At a higher level, this approach is not fundamentally new. Variants of “skill-based” or prompt-layer steering for agentic systems have existed for some time. What “Superpowers” offers is a relatively well-executed and packaged version of this idea.

Radiative transfer result
Radiative transfer calculation result.
Temperature distribution
More realistic temperature distribution map.

Token Usage and Efficiency

One of my initial concerns was that the added structure would significantly increase token usage. This turned out to be less of an issue than expected.

While the workflow introduces more verbosity upfront, this appears to reduce ambiguity and limit unnecessary iterations. In this test, overall token usage was comparable to, and possibly lower than, a less structured approach.

During debugging, however, token usage can increase due to the more systematic approach the workflow encourages. This adds some cost, but also makes it easier to identify issues. In this case, it helped surface not only implementation bugs but also physics-related errors, which made the additional usage worthwhile.

Performance on a Technical Task

On the task itself, the system was able to generate a working radiative calculation and produce meaningful visualizations. By a narrow definition, this constitutes a successful outcome.

However, this success is conditional.

The process still relies heavily on domain expertise. Identifying a key issue required recognizing that the physical behavior of the result was clearly incorrect, which the system did not flag on its own. While it was effective at helping diagnose and fix the issue once pointed out, it did not independently question the validity of the result.

This highlights a core limitation: qualitative correctness remains difficult to assess automatically. A non-expert user would likely not notice such issues, even if the code executes without errors.

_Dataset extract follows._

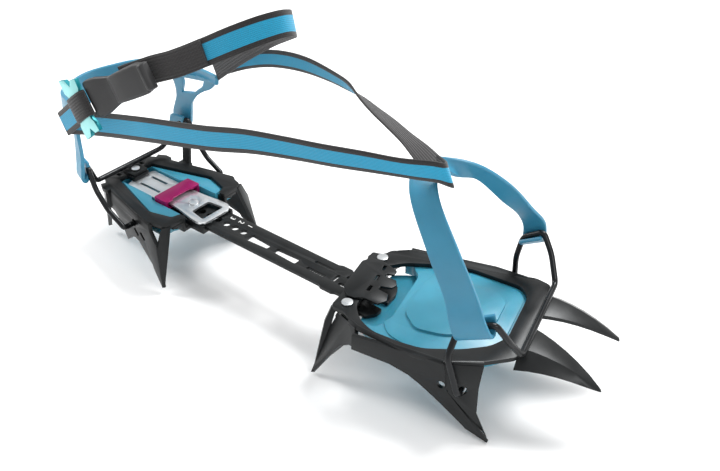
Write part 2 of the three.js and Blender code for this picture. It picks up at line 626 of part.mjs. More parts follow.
// anti-snow plate under the front frame
{
  const top = FRAME_TOP - SHEET - GAP;
  const outer = rounded([[9, -33], [24, -42], [40, -47.5], [52, -47.5], [72, -41.5], [85, -33], [93, -24], [93, 24],
    [86, 29.5], [52, 33.8], [29, 29], [9, 22]], 3);
  const well = rounded([[24, -31], [30, -39.5], [41, -43.6], [52, -43.4], [69.4, -36.3], [82, -28.2], [88, -18.6],
    [88, 17.8], [83, 24.4], [52, 29], [30.4, 24], [24, 18]], 4);
  const dome = rounded([[32, -20], [42, -31], [58, -30], [76, -20], [80, -10], [80, 10], [72, 17], [52, 19.5],
    [38, 16], [32, 10]], 4);
  const base = slab(outer, 31.5, top);
  const inset = slab(well, 30.5, FRAME_TOP - 2);
  const raise = slab(dome, 30.5, FRAME_TOP - 0.4);
  const under = slab(rounded([[14, -28], [40, -40], [52, -40], [80, -26], [85, -16], [85, 15], [52, 26], [14, 18]],
    4), 29, 33.1);
  const barRoom = slab(rounded([[-20, -36], [22, -36], [27, -26], [27, 14], [20, 24], [-20, 24]], 3), 29, 60);
  const skirt = slab(rounded([[9, -29], [30, -33], [30, 24], [18, 21], [9, 17]], 3), 32, 33.4);
  const tray = join([cut(join([base, inset, raise]), [under, barRoom]), skirt]);
  place('front_antisnow_plate', clear(tray, [frontFrame]), PALE_TPU, turn);
}

// retaining plate that holds the head of the bar up under the front crossmember
{
  const floor = BAR_TOP - BAR_THICK - GAP;
  const plate = slab(rounded([[-5, -31], [5, -31], [7, -20], [7, 14], [5, 23.5], [-5, 23.5]], 2), floor - 1.8, floor);
  const posts = BAR_RIVETS.map(([x, y]) => disc(x, y, 3.4, floor - 0.4, FRAME_TOP - SHEET - GAP));
  const bores = BAR_RIVETS.map(([x, y]) => disc(x, y, 2.1, floor - 3, FRAME_TOP));
  place('bar_retainer', clear(cut(join([plate, ...posts]), bores), [frontFrame]), BLACK_STEEL, turn);
  BAR_RIVETS.forEach(([x, y], i) => {
    const rivet = join([
      disc(x, y, 1.95, floor - 2.6, FRAME_TOP + 0.6),
      disc(x, y, 3.3, FRAME_TOP + 0.1, FRAME_TOP + 1.1),
      disc(x, y, 3.1, floor - 3, floor - 2),
    ]);
    place(i === 0 ? 'bar_rivet_outer' : 'bar_rivet_inner', rivet, SILVER, turn);
  });
}

// ======================= wires =======================
{
  const half = [
    P(HEEL_PIVOT.x, 31, HEEL_PIVOT.z), P(HEEL_PIVOT.x + 1.5, 41.8, HEEL_PIVOT.z + 1.5), P(28.8, 42, 42.4),
    P(19.7, 42, 53.4), P(14.3, 41.5, 67), P(8.5, 37, 63), P(1, 28, FRAME_TOP + 4.2),
  ];
  const path = bent([...half, ...half.map(mirrorY).reverse()], 3.4, 4);
  place('heel_bail', rod(path, WIRE / 2), BLACK_WIRE);
}
{
  const half = (s, inner, outer, rear) => [
    P(FRONT_PIVOT.x, s * inner, FRONT_PIVOT.z), P(FRONT_PIVOT.x, s * (outer + 0.8), FRONT_PIVOT.z),
    P(rear, s * outer, 49), P(rear + 2, s * 46, 61), P(88.5, s * 44, 69), P(95, s * 40.5, 58),
    P(FRONT_LEN + 2.2, s * 33, FRAME_TOP + 2.6),
  ];
  const path = bent([...half(-1, 43, 54.4, 68.3), ...half(1, 31, 42.5, 74.8).reverse()], 3.4, 4);
  place('front_bail', rod(path, WIRE / 2), BLACK_WIRE, turn);
}

// ======================= baskets =======================
{
  // rear basket: a band round the heel with an arm to each side and a stem down to each wire loop
  const low = BAND_TOP - BAND_TALL;
  // along, half width, lower edge outside, lower edge inside, rise of the upper edge
  const plan = [
    [52, 36.5, 26, 22, 8], [40, 39, 22, 20, 7], [24, 40.5, 19, 17, 6], [8, 39.5, 13, 12, 5],
    [-6, 35.5, 8, 9, 4], [-17, 29, 4, 5, 2], [-25, 18, 1, 2, 0.5], [-30, 0, 0, 0, 0],
  ];
  const inside = plan.map(([x, y, , a, b]) => [P(x, y, low + a), P(x, y, BAND_TOP + b)]);
  const outside = plan.slice(0, -1).map(([x, y, a, , b]) => [P(x, -y, low + a), P(x, -y, BAND_TOP + b)]);
  const band = toSolid(strip([...inside, ...outside.reverse()], BASKET_THICK, 4));
  const outerStem = strip([
    [P(4, -42.8, 59), P(15, -47, 59)], [P(4, -42.5, 68), P(15, -46.6, 68)], [P(3.5, -41.4, 76), P(13, -44.6, 76)],
    [P(3, -40, 85), P(11, -42.5, 85)], [P(2, -38.6, 93), P(12, -40.6, 97)],
  ], BASKET_THICK, 4);
  const innerStem = strip([
    [P(0, 45.8, 57), P(14, 46.8, 58)], [P(-1, 45.2, 66), P(15, 46, 68)], [P(2, 43, 76), P(20, 43.6, 78)],
    [P(7, 41, 87), P(31, 40.6, 92)], [P(7, 40, 97), P(42, 39, 104)],
  ], BASKET_THICK, 4);
  const stems = [toSolid(outerStem), toSolid(innerStem)];
  place('heel_basket', join([band, ...stems]), BLUE_TPU);
}

{
  const outer = strip([
    [F(69.5, -53, 57), F(88.5, -51.4, 57)], [F(67, -50.5, 68), F(86, -49.8, 71)], [F(63, -47.5, 79), F(80, -47, 83)],
    [F(52, -43, 99.5), F(68, -43, 104.5)], [F(36.5, -31, 124), F(52, -30, 123.5)],
    [F(32, -16, 130), F(46, -17, 127)], [F(32, -2, 129), F(46, -3, 124)],
  ], BASKET_THICK, 5);
  const inner = strip([
    [F(32, -3, 129), F(46, -4, 124)], [F(43, 6, 126), F(49, 7, 115)], [F(57, 14, 120.5), F(55, 19, 109)],
    [F(72, 28, 104), F(67, 31, 91)], [F(82, 41, 84), F(73, 45, 76)], [F(88, 48.4, 72), F(75.5, 48.8, 67)],
    [F(89, 49, 60), F(76, 49.6, 57)],
  ], BASKET_THICK, 5);
  place('front_basket', join([toSolid(outer), toSolid(inner)]), BLUE_TPU);
}

// ======================= webbing =======================
place('strap_outer', web([
  [P(12, -47.5, 99.5), P(-0.28, 0, 1)], [P(48, -46.5, 110), P(-0.28, -0.05, 0.96)],
  [P(87, -48, 121), P(-0.27, -0.1, 0.95)], [P(133, -46, 131), P(-0.26, -0.25, 0.92)],
  [P(183, -39, 140), P(-0.24, -0.36, 0.9)], [P(225, -29, 143.5), P(-0.2, -0.5, 0.85)],
  [P(252, -15, 142), P(-0.1, -0.65, 0.7)],
]), WEBBING);
place('strap_inner', web([
  [P(226, 14, 137), P(0.1, 0.7, 0.5)], [P(206, 14, 145), P(0.1, 0.8, 0.1)], [P(178, 19, 148), P(0, 0.8, -0.3)],
  [P(150, 26, 148), P(0, 0.7, -0.7)], [P(122, 32, 145), P(0.1, 0.4, -0.9)], [P(93, 38, 137), P(0.3, 0, -1)],
  [P(66, 42, 125), P(0.4, 0, -1)], [P(44, 43, 114), P(0.5, 0, -1)],
]), WEBBING);
place('strap_instep', web([
  [P(46, 34, 112), P(-0.5, 0, 1)], [P(75, 31, 134), P(-0.5, 0, 1)], [P(110, 26, 157), P(-0.45, 0, 1)],
  [P(136, 17, 174), P(-0.4, -0.1, 1)], [P(150, 4, 183), P(-0.3, -0.1, 1)], [P(152, -8, 185), P(-0.25, -0.1, 1)],
  [P(146, -19, 183), P(-0.3, -0.1, 1)], [P(134, -27, 177), P(-0.4, -0.05, 1)], [P(118, -34, 168), P(-0.45, 0, 1)],
  [P(100, -39, 159), P(-0.45, 0, 1)],
]), WEBBING);
place('strap_tail', web([
  [P(101, -42, 160.5), P(-0.45, 0, 1)], [P(111, -39, 165.5), P(-0.45, 0, 1)], [P(121, -36, 171.5), P(-0.45, 0, 1)],
]), WEBBING);
place('strap_toggle_end', web([
  [P(12, -50.5, 100.5), P(-0.6, 0, 0.8)], [P(24, -51.5, 110), P(-0.57, 0, 0.82)],
  [P(40, -52, 122), P(-0.55, 0, 0.83)],
]), WEBBING);

// ======================= toggle and buckle =======================
{
  const along = P(52, 6, 30).normalize();
  const up = P(-0.5, 0, 0.866);
  const across = up.clone().addScaledVector(along, -up.dot(along)).normalize();
  const normal = P(0, 0, 0).crossVectors(along, across).normalize();
  const basis = (o) => new THREE.Matrix4().makeBasis(along, across, normal).setPosition(o);
  const tog = rounded([[-4, -16], [0, -12.6], [4, -16], [4.6, -7], [2.4, -3.6], [2.4, 3.6], [4.6, 7], [4, 16],
    [0, 12.6], [-4, 16], [-4.6, 7], [-2.4, 3.6], [-2.4, -3.6], [-4.6, -7]], 0.5);
  place('toggle', slab(tog, -1.2, 1.2), TOGGLE, basis(P(38, -55.3, 122)));
  const half = [[0, 11], [8, 10], [16, 8.6], [24, 9.4], [48, 9.6], [52, 8.8]];
  const body = rounded([...half, ...flipped(half)], 1.4);
  const slots = [[5, 9.5], [34, 40], [44, 48]].map(([x0, x1]) => rounded([[x0, -7.8], [x1, -7.8], [x1, 7.8],
    [x0, 7.8]], 1));
  place('buckle_body', slab(body, -1.8, 1.8, slots), BUCKLE, basis(P(48, -52.5, 129)));
}

group.updateMatrixWorld(true);
const extent = new THREE.Box3().setFromObject(group, true);
const middle = extent.getCenter(P(0, 0, 0));
group.position.set(-middle.x, -middle.y, -extent.min.z);
group.updateMatrixWorld(true);
export default group;
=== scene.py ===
# Strap-on crampon: finished surfaces and soft pieces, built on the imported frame. Metres, +Z up.
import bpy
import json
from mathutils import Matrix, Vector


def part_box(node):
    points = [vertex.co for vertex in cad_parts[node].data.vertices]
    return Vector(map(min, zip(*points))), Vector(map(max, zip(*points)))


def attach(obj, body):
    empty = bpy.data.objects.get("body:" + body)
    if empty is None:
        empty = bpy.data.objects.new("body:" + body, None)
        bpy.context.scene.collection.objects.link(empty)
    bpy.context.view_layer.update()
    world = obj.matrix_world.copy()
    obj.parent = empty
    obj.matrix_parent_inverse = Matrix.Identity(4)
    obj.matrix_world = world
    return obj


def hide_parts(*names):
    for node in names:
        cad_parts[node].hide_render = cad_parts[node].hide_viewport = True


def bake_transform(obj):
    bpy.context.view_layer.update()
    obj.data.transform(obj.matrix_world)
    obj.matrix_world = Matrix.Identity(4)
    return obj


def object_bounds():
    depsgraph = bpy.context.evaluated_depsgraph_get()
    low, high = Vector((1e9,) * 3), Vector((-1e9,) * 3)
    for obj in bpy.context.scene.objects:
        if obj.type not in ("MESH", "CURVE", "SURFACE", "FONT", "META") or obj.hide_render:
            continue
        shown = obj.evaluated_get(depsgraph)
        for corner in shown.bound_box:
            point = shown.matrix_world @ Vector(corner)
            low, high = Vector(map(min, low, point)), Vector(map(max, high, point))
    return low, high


bl_info = {
    "name": "Crampon",
    "version": (1, 0, 0),
    "blender": (4, 5, 0),
    "location": "3D View > Sidebar > Crampon",
    "description": "Builds the webbing, baskets, wires and metalwork of a strap-on crampon",
    "category": "Object",
}

import json
import math

import bmesh
import bpy
from bpy.props import FloatProperty, FloatVectorProperty, PointerProperty
from mathutils import Euler, Matrix, Vector

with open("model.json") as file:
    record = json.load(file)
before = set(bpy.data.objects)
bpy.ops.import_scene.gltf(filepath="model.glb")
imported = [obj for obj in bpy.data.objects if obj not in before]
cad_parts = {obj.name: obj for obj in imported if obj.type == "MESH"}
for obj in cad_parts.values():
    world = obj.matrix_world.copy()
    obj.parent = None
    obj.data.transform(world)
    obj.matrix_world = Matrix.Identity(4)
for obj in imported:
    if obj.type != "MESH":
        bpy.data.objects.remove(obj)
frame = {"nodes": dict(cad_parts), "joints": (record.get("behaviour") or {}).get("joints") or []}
CAD_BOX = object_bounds()

MM = 0.001
WELD = 0.01 * MM  # corners nearer than this are one corner
FLAT = math.radians(1.5)  # faces that meet at less than this are one face
HOLE_PITCH = 7.3  # millimetres between the bar's adjuster holes
WIRE_BEND = 3.4 * MM  # radius that the bail wires are bent to

# ---- where the two sections stand ----
# how far the fork plate starts ahead of the heel section's origin and above the ground, in mm
FORK_AHEAD, FORK_UP = 3, 38
FORK_LOW, FORK_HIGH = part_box("adjuster_fork")
HEEL_ORIGIN = Vector((FORK_LOW.x - FORK_AHEAD * MM, (FORK_LOW.y + FORK_HIGH.y) / 2,
                      FORK_LOW.z - FORK_UP * MM))


def joint(name):
    return next(j for j in frame["joints"] if j["name"] == name)


TOE_HINGE = joint("toe_wire_hinge")
TOE_AXIS = Vector(TOE_HINGE["axis"])
FRONT_ALONG = Vector((-TOE_AXIS.y, TOE_AXIS.x, 0))
FRONT_ACROSS = Vector((-TOE_AXIS.x, -TOE_AXIS.y, 0))


def H(x, y, z):
    """A point of the heel section, given in millimetres from its origin."""
    return HEEL_ORIGIN + Vector((x, y, z)) * MM


# the toe wire's hinge crosses the front section this far ahead of its origin, and above the ground
HINGE_AHEAD, HINGE_UP = 75.2, 26
FRONT_ORIGIN = Vector(TOE_HINGE["pos_m"]) - FRONT_ALONG * HINGE_AHEAD * MM - Vector((0, 0,
                                                                                     HINGE_UP * MM))


def F(x, y, z):
    """A point of the front section, given in millimetres from its origin."""
    return FRONT_ORIGIN + (FRONT_ALONG * x + FRONT_ACROSS * y + Vector((0, 0, z))) * MM


def srgb(code):
    """A hex colour turned to linear light."""
    out = []
    for i in (0, 2, 4):
        c = int(code[i:i + 2], 16) / 255
        out.append(c / 12.92 if c <= 0.04045 else ((c + 0.055) / 1.055) ** 2.4)
    return (*out, 1.0)


# ======================= settings =======================
class WebbingSettings(bpy.types.PropertyGroup):
    wide: FloatProperty(name="Width", description="Width of the strap webbing", default=14.6 * MM,
                        unit="LENGTH")
    thick: FloatProperty(name="Thickness", description="Thickness of the strap webbing",
                         default=1.4 * MM,
                         unit="LENGTH")
    stripe: FloatVectorProperty(name="Stripe", description="Colour of the woven middle stripe",
                                size=4,
                                subtype="COLOR", default=srgb("129bc4"))
    edge: FloatVectorProperty(name="Edge", description="Colour of the edges and the back", size=4,
                              subtype="COLOR", default=srgb("1d1b1c"))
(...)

While doing this, I let the agent do the work and used my own judgment. The result is not something I would trust for scientific use on its own. It is suitable for demonstrations or exploratory work, but not for physics applications without thorough validation, independent testing, and careful code review.

A render of the planet
Flashy render of the planetary atmosphere.

Where the Value Actually Lies

The primary value of this approach is in systematic structure.

By making planning and execution stages more explicit, the workflow improves transparency and coherence. The development process becomes easier to follow and reason about, even if the level of required user involvement remains largely unchanged.

In other words, it does not eliminate the need for expertise, but it supports more effective interaction between the expert and the coding system.

Final Takeaway

“Superpowers” (https://github.com/obra/superpowers) is best understood as a solid implementation of skills. It integrates well with tools like Claude Code and offers tangible improvements, particularly in planning and workflow clarity. It is a useful addition to the toolkit, and one I would be happy to use again.